Thanks Cheryl! I’m so glad you love these. I agree, they are the best cookies! Thanks for letting me know!
How would I need to adjust the baking time if I made smaller cookies?
Hi Lisa! I’ve made these using only about 3 to 3/12 oz of dough and cooked them for 5 to 6 minutes.
I ordered a box of Levain Assorted Cookies about a month ago. They are pricey but delicious. We did not care for the Oatmeal Raisin. I make a cookie that uses Cream Cheese instead of eggs and they remind me so much of Levain Chocolate Chip Cookies. I am going to give these a try. They look delicious.
Let me know what you think Michelle!
Hi. I am just curious (newbie here).. why use cold butter instead of room temperature one?
So excited to try your recipe.
I finally made a perfect cookie! Thank you!!!! Hard on the outside and the inside was gooey and amazing! The only thing is I did need to let mine bake and extra 5 minutes. But other than that great! Also I had to read the notes for the “cake flour” and still everything worked out.
Thanks Ashley! So glad these turned out for you!
I made these for the nurses at work and they were the bomb! I want to make more for them soon. I’m wondering what I can do to change it up, like the chocolate chips for example. Can I swap the chocolate chips for: peanut butter, oreos, animal crackers, , or raspberries/blueberries . Would it work? Or would I need to adjust the other ingredients also?

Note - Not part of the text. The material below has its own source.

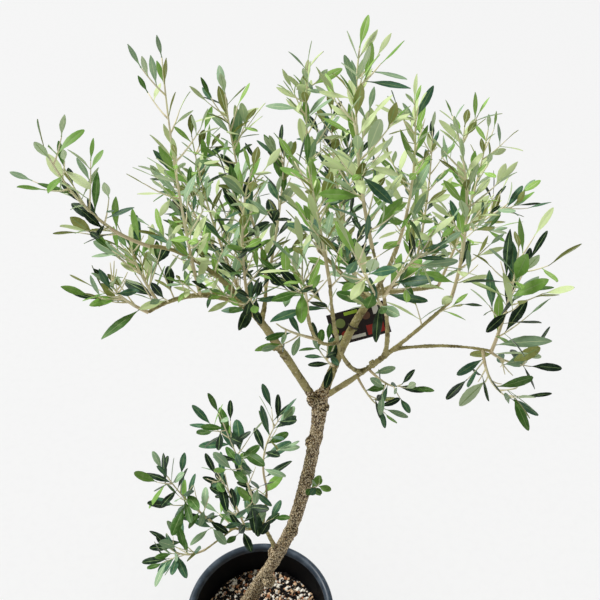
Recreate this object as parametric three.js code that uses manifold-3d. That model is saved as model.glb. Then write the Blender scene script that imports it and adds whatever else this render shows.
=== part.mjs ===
// A potted olive tree: one leaning trunk with a low side shoot, boughs that spread from a fork into an
// open round crown, and a black nursery pot filled with grit. Millimetres, Z up, with the origin at the
// centre of the pot's flat underside. The front of the tree faces -Y.

import * as THREE from "three";
import { mergeVertices } from "three/addons/utils/BufferGeometryUtils.js";
import Module from "manifold-3d";

const wasm = await Module();
wasm.setup();

// The gap between two neighbouring solids.
const GAP = 0.35;

// A limb's cut leaves slivers, and edges this short are taken out of it.
const FINEST = 0.04;

const POT = {
  height: 185,
  baseRadius: 77,
  neckRadius: 97.5,
  rimRadius: 108,
  mouthRadius: 97,
  lipHeight: 15,
  wall: 2.5,
  floor: 3,
  sides: 28,
};

// The level of the grit, which the trunk stands on.
const GROUND = 137;

const TRUNK = {
  route: [
    [-33, 19, 127],
    [-15, 30, 163],
    [3, 25, 223],
    [32, 18, 310],
    [52, 12, 391],
    [64, 8, 466],
    [72, 5, 526],
    [77, 2, 573],
    [79, 0, 607],
    [80, -1, 633],
  ],
  footRadius: 9.2,
  forkRadius: 7.2,
  flare: 6.4,
  flareShare: 0.075,
  knuckle: 1.3,
  knuckleAt: 0.95,
  knuckleShare: 0.035,
  sides: 10,
  rows: 18,
};

// Each limb leaves its parent's axis at the share `at` of its length and runs to `tip`. `bow` pushes its
// middle off the straight line, and `radii` are the radii at its two ends.
const LIMBS = {
  left_bough: { on: "trunk", at: 0.9, tip: [12, -30, 775], bow: [-6, 1, 16], radii: [4.7, 4] },
  left_arm: { on: "left_bough", at: 0.97, tip: [-71, -58, 791], bow: [1, 1, 16], radii: [3, 1.7] },
  left_rise: { on: "left_bough", at: 0.91, tip: [-59, -64, 862], bow: [-4, 8, 13], radii: [2.7, 1.5] },
  left_inner: { on: "left_bough", at: 0.8, tip: [24, 26, 792], bow: [3, -1, -7], radii: [2.3, 1.6] },
  left_back: { on: "left_bough", at: 0.87, tip: [-27, 80, 759], bow: [4, -2, -9], radii: [2.4, 1.6] },
  centre_bough: { on: "trunk", at: 0.935, tip: [135, 42, 736], bow: [-2, -3, 16], radii: [4.9, 3.8] },
  centre_left: { on: "centre_bough", at: 0.88, tip: [76, 55, 779], bow: [4, 0, -4], radii: [2.6, 1.7] },
  centre_leader: { on: "centre_bough", at: 0.96, tip: [149, 22, 806], bow: [1, -1, 0], radii: [2.6, 1.8] },
  centre_right: { on: "centre_bough", at: 0.99, tip: [206, 76, 718], bow: [2, 4, -4], radii: [2.8, 1.8] },
  centre_back: { on: "centre_bough", at: 0.97, tip: [225, 140, 735], bow: [3, 6, -13], radii: [2.6, 1.6] },
  centre_far: { on: "centre_bough", at: 0.93, tip: [110, 150, 722], bow: [-2, -1, -9], radii: [2.5, 1.6] },
  right_bough: { on: "trunk", at: 0.967, tip: [189, -40, 788], bow: [-1, -6, -2], radii: [3.7, 2.2] },
  right_arm: { on: "right_bough", at: 0.62, tip: [227, -62, 750], bow: [3, 0, 5], radii: [2.2, 1.6] },
  centre_shoot: { on: "right_bough", at: 0.55, tip: [114, -68, 863], bow: [7, 0, -8], radii: [2.3, 1.5] },
  front_shoot: { on: "right_bough", at: 0.38, tip: [82, -72, 831], bow: [-5, 2, -26], radii: [2.4, 1.5] },
  front_twig: { on: "front_shoot", at: 0.62, tip: [64, -84, 812], bow: [-4, 3, -17], radii: [1.7, 1.4] },
  low_shoot: { on: "trunk", at: 0.314, tip: [9, 2, 391], bow: [-1, 1, 8], radii: [2.7, 2] },
  low_left: { on: "low_shoot", at: 0.86, tip: [-46, -20, 426], bow: [1, 1, -9], radii: [1.8, 1.5] },
  low_front: { on: "low_left", at: 0.66, tip: [-58, -40, 402], bow: [3, -4, 8], radii: [1.6, 1.3] },
  low_right: { on: "low_shoot", at: 0.93, tip: [16, 8, 471], bow: [3, 3, 4], radii: [1.7, 1.4] },
};
const LIMB_SIDES = 6;
const LIMB_ROW = 28;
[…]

Hi Skyla! I am so happy you loved these cookies! Yes you could swap out the chocolate chips for any combination of chips or chopped cookies. As long as you keep the volume of ingredients as close to the recipe as you can, the cookies should bake up just fine. Not sure how adding something like raspberries or blueberries would work, I’ve never tried it.
Linda Pool says
These were awesome! Thank you for sharing.
It’s all I can think about- these cookies! We’ve made enough now to feed a small army … including tonight for my teenage daughters first girl boy party. These are really helping it not be so awkward grand slam, forever in my life, amazing cookies. Thank you so much for sharing!